What you are asked to do: Reproduce only the stretch of entries below that begins at the first line and ends at the line holding "ROOT = [(-0.6, 17.8), (1.6, 19.4), (3.5, 21.5)]".

Given entries:
____

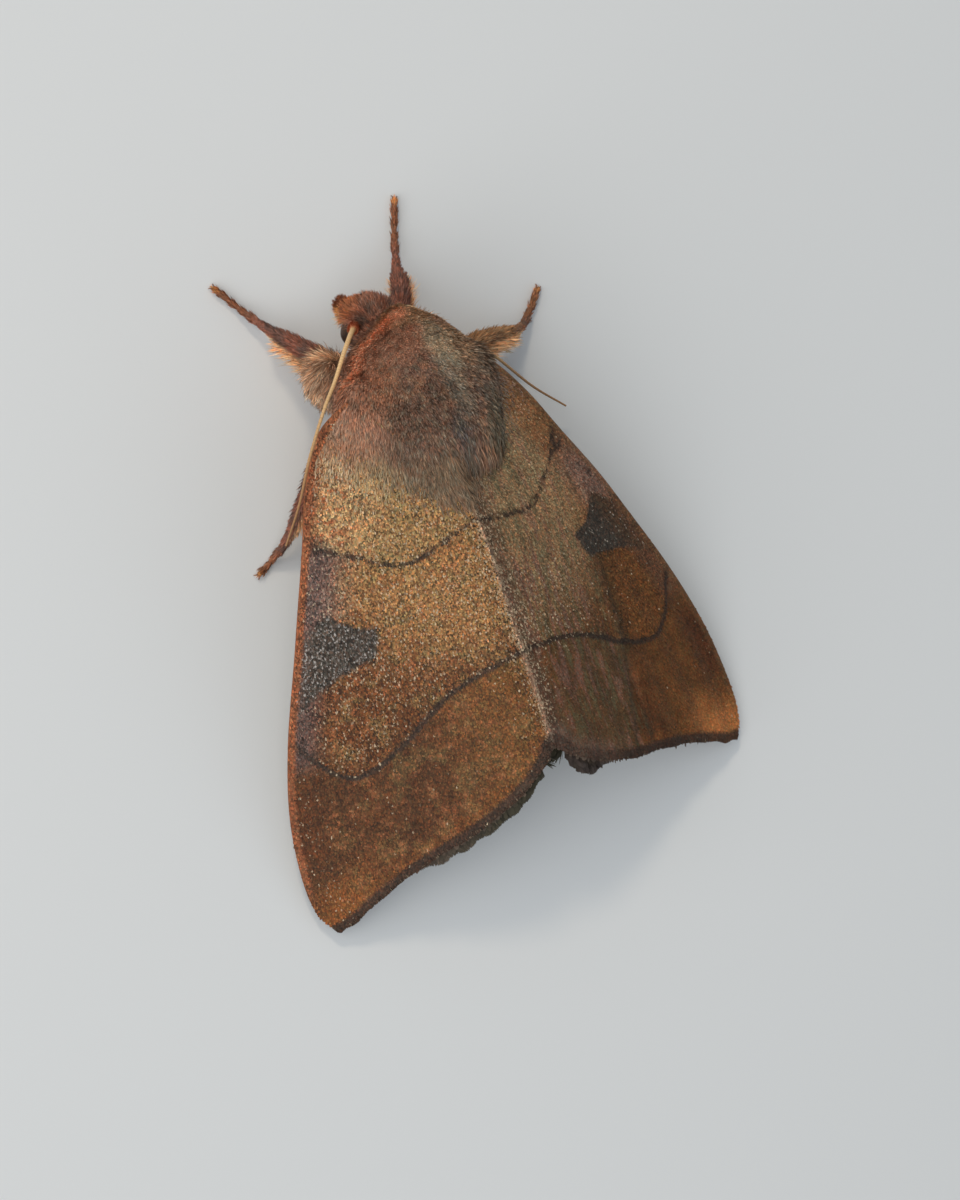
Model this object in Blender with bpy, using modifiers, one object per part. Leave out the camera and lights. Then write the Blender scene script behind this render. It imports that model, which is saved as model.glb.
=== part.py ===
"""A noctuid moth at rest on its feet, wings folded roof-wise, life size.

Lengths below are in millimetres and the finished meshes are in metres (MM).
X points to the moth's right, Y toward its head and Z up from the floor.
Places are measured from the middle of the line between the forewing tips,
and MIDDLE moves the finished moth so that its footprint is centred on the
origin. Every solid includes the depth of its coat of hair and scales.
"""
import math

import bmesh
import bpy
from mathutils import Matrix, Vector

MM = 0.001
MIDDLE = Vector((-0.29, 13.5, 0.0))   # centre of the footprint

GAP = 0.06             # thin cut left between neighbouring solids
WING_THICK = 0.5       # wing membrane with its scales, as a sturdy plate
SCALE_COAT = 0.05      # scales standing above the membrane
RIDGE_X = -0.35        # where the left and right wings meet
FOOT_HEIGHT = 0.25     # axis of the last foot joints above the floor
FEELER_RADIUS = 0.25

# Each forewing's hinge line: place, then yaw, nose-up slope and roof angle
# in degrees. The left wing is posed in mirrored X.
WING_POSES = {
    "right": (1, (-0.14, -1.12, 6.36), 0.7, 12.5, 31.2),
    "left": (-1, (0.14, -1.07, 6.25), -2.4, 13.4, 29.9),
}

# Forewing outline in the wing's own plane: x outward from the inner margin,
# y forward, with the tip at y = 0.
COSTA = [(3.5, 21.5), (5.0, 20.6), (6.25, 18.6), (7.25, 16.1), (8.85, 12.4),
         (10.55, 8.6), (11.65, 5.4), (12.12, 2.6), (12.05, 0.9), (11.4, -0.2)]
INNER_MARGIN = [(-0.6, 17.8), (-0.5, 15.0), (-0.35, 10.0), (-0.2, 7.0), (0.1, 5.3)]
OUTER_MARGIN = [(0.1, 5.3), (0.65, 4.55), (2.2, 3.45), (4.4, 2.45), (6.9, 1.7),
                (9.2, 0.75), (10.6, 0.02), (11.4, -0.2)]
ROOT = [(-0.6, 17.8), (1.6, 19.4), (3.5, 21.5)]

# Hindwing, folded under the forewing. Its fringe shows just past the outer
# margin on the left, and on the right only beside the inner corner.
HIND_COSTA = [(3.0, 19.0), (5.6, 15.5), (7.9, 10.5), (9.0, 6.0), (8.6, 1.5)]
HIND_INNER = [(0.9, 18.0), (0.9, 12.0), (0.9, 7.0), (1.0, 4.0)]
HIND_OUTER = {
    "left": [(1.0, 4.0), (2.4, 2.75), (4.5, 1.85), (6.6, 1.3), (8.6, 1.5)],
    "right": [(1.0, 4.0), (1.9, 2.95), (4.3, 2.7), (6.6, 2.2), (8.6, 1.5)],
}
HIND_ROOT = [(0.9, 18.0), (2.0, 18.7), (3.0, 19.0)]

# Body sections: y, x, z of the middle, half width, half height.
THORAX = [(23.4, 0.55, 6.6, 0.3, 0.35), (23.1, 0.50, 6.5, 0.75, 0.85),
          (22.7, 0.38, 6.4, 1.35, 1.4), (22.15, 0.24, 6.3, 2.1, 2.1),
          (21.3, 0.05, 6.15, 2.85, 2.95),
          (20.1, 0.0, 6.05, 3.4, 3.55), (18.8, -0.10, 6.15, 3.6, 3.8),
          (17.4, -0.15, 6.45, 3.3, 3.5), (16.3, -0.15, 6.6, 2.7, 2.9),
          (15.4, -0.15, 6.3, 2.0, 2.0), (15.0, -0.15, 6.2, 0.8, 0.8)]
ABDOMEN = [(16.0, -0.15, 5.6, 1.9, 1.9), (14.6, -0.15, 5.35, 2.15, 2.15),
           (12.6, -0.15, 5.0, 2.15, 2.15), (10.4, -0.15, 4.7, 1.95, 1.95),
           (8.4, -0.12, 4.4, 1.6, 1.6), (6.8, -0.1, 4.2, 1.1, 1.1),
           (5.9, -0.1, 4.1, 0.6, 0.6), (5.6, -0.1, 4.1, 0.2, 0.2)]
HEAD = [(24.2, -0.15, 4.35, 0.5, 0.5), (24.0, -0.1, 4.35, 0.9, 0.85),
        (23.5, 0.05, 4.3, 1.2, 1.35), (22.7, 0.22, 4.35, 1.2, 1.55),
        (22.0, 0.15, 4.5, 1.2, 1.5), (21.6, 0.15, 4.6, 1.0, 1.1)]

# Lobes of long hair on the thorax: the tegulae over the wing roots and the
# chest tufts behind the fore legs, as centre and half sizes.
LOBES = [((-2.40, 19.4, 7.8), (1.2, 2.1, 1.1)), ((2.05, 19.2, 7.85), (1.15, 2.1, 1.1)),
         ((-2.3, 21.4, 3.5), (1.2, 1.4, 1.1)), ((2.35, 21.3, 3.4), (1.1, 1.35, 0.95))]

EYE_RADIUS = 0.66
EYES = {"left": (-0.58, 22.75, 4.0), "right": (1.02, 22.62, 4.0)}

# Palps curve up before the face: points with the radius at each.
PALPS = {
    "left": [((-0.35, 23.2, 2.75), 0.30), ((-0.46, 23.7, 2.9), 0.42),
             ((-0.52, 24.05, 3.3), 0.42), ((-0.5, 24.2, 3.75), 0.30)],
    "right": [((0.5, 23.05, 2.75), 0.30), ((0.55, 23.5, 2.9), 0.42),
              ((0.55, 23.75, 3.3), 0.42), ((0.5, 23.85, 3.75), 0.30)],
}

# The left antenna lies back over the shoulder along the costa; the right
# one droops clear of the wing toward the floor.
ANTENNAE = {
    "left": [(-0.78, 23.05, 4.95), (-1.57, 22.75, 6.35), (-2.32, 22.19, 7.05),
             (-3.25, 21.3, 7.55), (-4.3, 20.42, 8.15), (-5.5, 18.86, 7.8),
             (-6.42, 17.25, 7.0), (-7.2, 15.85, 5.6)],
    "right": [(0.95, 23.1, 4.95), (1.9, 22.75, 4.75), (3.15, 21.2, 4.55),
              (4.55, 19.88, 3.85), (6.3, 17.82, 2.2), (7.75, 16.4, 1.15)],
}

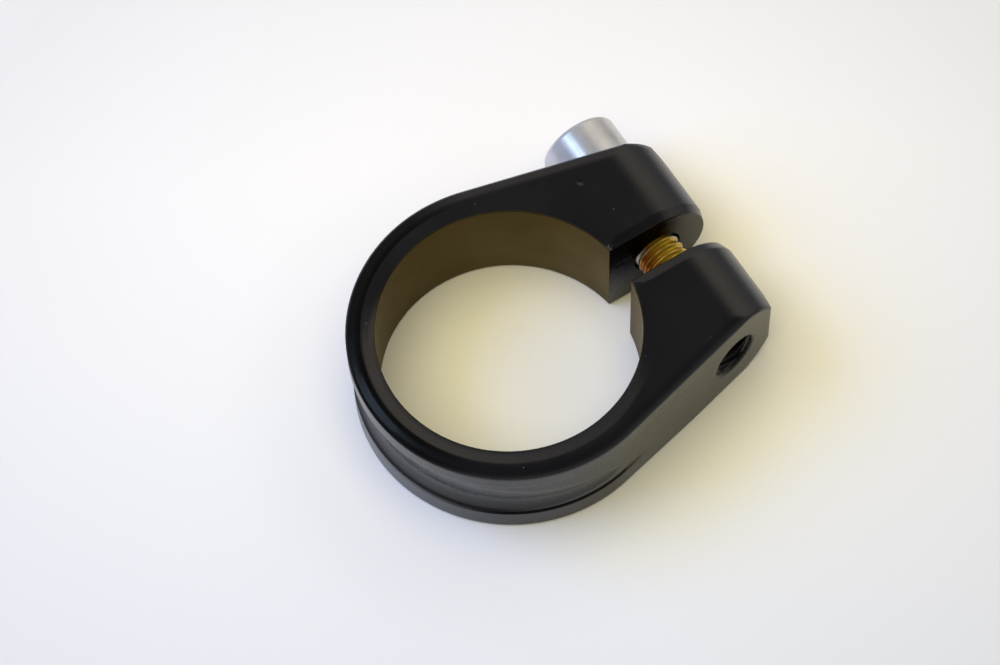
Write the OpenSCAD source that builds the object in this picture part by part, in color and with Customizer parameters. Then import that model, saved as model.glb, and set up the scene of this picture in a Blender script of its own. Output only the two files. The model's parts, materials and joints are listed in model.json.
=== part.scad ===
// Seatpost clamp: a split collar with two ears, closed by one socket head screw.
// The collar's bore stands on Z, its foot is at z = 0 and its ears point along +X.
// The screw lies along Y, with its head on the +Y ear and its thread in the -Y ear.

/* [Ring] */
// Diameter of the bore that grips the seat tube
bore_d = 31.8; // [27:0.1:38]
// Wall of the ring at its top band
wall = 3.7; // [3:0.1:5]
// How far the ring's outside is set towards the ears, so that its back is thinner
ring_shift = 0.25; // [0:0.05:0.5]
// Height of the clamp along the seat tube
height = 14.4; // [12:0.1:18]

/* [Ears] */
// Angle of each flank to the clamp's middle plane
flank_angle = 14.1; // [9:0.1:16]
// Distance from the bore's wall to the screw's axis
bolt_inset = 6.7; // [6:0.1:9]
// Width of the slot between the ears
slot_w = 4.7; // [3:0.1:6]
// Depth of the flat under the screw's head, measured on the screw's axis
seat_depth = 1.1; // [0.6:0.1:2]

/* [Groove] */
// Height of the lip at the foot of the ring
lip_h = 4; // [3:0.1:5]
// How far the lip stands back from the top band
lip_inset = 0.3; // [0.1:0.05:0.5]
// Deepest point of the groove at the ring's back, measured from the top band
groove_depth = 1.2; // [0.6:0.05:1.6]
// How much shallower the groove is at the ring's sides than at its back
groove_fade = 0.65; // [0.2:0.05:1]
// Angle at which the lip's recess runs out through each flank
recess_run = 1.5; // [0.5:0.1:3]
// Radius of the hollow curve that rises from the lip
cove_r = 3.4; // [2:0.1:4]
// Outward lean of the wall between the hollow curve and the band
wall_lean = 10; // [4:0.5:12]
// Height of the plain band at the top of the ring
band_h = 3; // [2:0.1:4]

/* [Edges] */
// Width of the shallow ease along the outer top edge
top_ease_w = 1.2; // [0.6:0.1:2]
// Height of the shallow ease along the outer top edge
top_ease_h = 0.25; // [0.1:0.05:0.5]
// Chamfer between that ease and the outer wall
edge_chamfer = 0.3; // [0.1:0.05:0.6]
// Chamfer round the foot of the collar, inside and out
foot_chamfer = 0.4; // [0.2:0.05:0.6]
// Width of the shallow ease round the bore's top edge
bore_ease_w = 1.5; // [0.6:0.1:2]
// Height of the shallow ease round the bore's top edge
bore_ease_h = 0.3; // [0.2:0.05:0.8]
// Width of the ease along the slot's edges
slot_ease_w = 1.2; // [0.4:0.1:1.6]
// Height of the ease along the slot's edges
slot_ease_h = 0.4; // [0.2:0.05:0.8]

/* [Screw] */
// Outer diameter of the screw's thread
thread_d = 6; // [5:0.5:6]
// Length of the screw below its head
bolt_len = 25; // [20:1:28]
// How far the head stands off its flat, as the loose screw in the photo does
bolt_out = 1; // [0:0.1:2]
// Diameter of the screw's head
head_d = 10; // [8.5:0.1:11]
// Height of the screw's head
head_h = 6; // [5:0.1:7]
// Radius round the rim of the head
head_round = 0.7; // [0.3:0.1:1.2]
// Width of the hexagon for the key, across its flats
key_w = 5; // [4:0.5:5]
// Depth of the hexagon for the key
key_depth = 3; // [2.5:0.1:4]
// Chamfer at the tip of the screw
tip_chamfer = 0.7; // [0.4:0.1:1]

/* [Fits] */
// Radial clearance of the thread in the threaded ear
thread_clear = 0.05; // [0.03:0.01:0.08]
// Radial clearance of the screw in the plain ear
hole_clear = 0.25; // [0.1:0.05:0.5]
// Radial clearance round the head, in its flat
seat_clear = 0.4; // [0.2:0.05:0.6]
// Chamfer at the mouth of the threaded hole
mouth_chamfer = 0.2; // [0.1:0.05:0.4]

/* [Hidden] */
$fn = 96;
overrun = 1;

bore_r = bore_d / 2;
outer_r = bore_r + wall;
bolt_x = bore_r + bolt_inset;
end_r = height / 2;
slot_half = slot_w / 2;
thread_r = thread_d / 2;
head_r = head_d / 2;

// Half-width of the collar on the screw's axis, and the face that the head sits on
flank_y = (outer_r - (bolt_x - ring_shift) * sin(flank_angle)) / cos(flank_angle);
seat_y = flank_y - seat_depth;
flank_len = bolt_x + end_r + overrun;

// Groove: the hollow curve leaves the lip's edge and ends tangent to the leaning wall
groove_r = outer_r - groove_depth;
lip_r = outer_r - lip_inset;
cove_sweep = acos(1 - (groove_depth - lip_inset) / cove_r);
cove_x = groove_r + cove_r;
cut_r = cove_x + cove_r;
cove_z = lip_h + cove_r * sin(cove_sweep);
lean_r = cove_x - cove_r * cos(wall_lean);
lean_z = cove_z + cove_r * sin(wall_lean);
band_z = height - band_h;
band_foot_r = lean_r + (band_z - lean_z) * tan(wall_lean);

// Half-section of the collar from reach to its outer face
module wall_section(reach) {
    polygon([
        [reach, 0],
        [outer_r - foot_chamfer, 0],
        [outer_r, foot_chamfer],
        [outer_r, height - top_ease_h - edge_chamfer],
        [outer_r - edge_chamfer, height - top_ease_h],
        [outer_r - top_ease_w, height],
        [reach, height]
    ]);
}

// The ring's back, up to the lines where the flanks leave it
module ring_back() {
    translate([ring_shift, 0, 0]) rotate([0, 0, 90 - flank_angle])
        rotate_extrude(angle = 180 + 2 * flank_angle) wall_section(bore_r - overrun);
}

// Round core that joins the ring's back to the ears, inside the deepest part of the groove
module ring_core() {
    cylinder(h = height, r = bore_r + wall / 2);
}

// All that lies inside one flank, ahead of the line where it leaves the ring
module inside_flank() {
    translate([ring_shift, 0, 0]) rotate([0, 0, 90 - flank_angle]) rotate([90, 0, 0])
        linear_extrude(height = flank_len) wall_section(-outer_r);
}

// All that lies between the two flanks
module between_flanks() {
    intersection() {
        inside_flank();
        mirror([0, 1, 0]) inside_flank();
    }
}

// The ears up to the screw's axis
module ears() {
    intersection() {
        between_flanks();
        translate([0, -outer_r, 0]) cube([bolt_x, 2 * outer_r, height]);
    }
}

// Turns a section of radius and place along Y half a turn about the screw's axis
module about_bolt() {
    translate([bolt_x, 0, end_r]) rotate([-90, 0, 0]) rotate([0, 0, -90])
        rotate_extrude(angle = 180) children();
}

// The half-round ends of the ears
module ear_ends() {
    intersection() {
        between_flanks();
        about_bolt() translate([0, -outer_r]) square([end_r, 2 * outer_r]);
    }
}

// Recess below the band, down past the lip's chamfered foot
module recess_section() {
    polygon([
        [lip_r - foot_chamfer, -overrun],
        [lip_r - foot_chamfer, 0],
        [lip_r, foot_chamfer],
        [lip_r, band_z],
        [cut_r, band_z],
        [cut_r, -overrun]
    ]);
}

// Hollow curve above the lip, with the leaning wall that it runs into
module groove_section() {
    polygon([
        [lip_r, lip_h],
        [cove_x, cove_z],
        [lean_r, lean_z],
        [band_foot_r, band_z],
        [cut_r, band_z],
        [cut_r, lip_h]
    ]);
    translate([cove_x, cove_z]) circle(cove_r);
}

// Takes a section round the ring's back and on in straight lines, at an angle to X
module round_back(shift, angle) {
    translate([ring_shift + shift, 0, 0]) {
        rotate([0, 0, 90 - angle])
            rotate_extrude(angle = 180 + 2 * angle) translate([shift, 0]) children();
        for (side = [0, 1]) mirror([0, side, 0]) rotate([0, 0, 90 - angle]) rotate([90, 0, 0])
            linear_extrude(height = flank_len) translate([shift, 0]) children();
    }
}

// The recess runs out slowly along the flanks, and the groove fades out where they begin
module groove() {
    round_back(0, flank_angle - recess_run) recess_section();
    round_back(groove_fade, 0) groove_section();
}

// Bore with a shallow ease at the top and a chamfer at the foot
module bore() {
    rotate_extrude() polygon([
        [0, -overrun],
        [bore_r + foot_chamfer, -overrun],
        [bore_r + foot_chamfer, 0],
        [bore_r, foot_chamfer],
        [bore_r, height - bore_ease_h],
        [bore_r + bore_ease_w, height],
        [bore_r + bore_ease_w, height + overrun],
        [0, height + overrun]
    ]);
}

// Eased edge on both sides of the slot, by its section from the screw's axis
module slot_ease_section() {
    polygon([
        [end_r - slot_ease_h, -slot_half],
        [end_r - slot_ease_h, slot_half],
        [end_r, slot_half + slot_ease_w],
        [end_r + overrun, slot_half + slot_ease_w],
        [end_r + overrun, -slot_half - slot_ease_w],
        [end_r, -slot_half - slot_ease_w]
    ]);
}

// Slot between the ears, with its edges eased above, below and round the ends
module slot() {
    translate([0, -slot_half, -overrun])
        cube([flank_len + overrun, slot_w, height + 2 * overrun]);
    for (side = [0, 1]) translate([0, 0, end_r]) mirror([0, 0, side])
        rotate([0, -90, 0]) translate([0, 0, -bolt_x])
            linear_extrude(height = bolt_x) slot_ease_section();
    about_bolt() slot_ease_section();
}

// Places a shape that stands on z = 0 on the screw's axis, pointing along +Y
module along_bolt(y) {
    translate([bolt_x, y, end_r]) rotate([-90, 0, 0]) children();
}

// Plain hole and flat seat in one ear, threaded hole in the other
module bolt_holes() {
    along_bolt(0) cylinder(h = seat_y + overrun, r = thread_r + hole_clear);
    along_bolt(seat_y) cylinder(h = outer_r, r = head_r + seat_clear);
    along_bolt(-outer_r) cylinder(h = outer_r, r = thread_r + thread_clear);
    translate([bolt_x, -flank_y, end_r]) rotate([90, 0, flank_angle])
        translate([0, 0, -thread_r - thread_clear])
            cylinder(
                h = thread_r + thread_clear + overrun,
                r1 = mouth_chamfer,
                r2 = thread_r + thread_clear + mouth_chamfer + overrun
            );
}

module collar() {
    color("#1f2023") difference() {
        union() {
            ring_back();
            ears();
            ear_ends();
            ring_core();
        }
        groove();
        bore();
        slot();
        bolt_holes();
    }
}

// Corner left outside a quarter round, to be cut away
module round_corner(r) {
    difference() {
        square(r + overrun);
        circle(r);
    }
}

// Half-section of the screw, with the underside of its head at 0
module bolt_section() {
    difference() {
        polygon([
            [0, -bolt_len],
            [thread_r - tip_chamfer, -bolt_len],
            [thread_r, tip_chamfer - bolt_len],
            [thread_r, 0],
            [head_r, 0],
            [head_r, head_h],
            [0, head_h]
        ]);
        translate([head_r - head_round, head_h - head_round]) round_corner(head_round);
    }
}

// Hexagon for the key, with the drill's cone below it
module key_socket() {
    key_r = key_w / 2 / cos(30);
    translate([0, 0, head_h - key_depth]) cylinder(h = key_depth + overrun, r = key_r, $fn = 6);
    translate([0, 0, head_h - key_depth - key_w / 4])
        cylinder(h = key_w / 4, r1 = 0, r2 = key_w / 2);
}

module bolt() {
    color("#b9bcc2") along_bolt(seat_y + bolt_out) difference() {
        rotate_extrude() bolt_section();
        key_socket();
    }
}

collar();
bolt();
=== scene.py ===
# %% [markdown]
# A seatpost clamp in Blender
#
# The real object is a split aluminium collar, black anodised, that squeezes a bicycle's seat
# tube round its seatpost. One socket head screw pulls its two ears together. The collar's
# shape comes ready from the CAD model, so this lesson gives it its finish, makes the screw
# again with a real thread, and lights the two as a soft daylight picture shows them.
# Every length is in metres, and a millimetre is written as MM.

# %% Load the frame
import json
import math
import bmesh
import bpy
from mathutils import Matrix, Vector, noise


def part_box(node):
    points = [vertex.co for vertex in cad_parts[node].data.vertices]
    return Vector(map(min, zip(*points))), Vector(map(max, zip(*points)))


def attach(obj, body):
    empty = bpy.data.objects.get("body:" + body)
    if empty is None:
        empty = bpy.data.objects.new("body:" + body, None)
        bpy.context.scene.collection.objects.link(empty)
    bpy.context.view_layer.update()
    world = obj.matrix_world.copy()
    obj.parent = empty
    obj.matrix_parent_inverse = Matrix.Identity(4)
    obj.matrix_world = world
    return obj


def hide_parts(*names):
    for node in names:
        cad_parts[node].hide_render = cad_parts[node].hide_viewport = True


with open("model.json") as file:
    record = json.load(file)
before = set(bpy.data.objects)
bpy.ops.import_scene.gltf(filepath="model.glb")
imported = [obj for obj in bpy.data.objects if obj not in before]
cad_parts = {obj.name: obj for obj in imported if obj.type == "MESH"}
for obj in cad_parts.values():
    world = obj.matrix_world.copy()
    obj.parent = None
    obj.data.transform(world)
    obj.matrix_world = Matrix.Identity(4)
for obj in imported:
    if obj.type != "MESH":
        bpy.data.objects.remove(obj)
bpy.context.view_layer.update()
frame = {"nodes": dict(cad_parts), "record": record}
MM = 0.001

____

Task output:
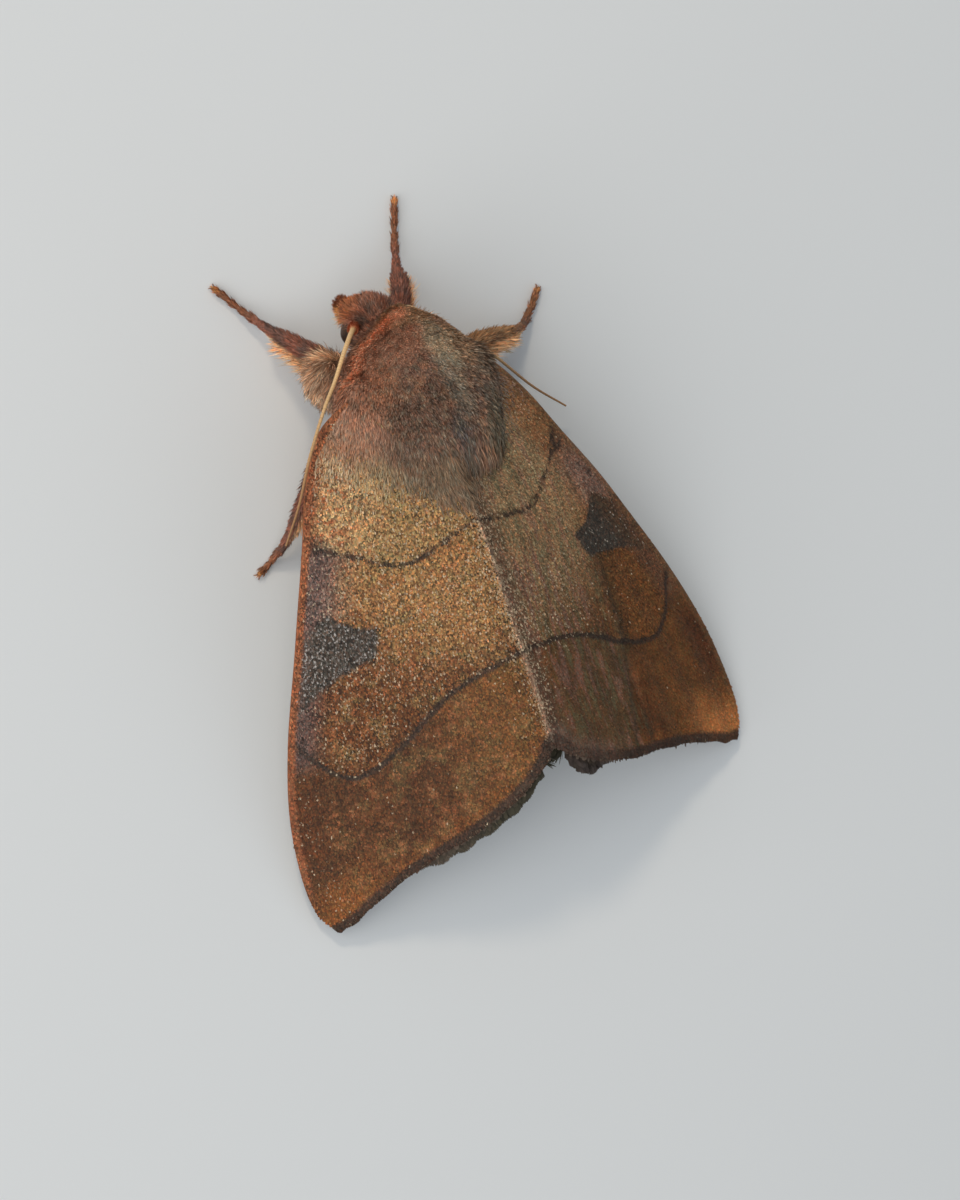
Model this object in Blender with bpy, using modifiers, one object per part. Leave out the camera and lights. Then write the Blender scene script behind this render. It imports that model, which is saved as model.glb.
=== part.py ===
"""A noctuid moth at rest on its feet, wings folded roof-wise, life size.

Lengths below are in millimetres and the finished meshes are in metres (MM).
X points to the moth's right, Y toward its head and Z up from the floor.
Places are measured from the middle of the line between the forewing tips,
and MIDDLE moves the finished moth so that its footprint is centred on the
origin. Every solid includes the depth of its coat of hair and scales.
"""
import math

import bmesh
import bpy
from mathutils import Matrix, Vector

MM = 0.001
MIDDLE = Vector((-0.29, 13.5, 0.0))   # centre of the footprint

GAP = 0.06             # thin cut left between neighbouring solids
WING_THICK = 0.5       # wing membrane with its scales, as a sturdy plate
SCALE_COAT = 0.05      # scales standing above the membrane
RIDGE_X = -0.35        # where the left and right wings meet
FOOT_HEIGHT = 0.25     # axis of the last foot joints above the floor
FEELER_RADIUS = 0.25

# Each forewing's hinge line: place, then yaw, nose-up slope and roof angle
# in degrees. The left wing is posed in mirrored X.
WING_POSES = {
    "right": (1, (-0.14, -1.12, 6.36), 0.7, 12.5, 31.2),
    "left": (-1, (0.14, -1.07, 6.25), -2.4, 13.4, 29.9),
}

# Forewing outline in the wing's own plane: x outward from the inner margin,
# y forward, with the tip at y = 0.
COSTA = [(3.5, 21.5), (5.0, 20.6), (6.25, 18.6), (7.25, 16.1), (8.85, 12.4),
         (10.55, 8.6), (11.65, 5.4), (12.12, 2.6), (12.05, 0.9), (11.4, -0.2)]
INNER_MARGIN = [(-0.6, 17.8), (-0.5, 15.0), (-0.35, 10.0), (-0.2, 7.0), (0.1, 5.3)]
OUTER_MARGIN = [(0.1, 5.3), (0.65, 4.55), (2.2, 3.45), (4.4, 2.45), (6.9, 1.7),
                (9.2, 0.75), (10.6, 0.02), (11.4, -0.2)]
ROOT = [(-0.6, 17.8), (1.6, 19.4), (3.5, 21.5)]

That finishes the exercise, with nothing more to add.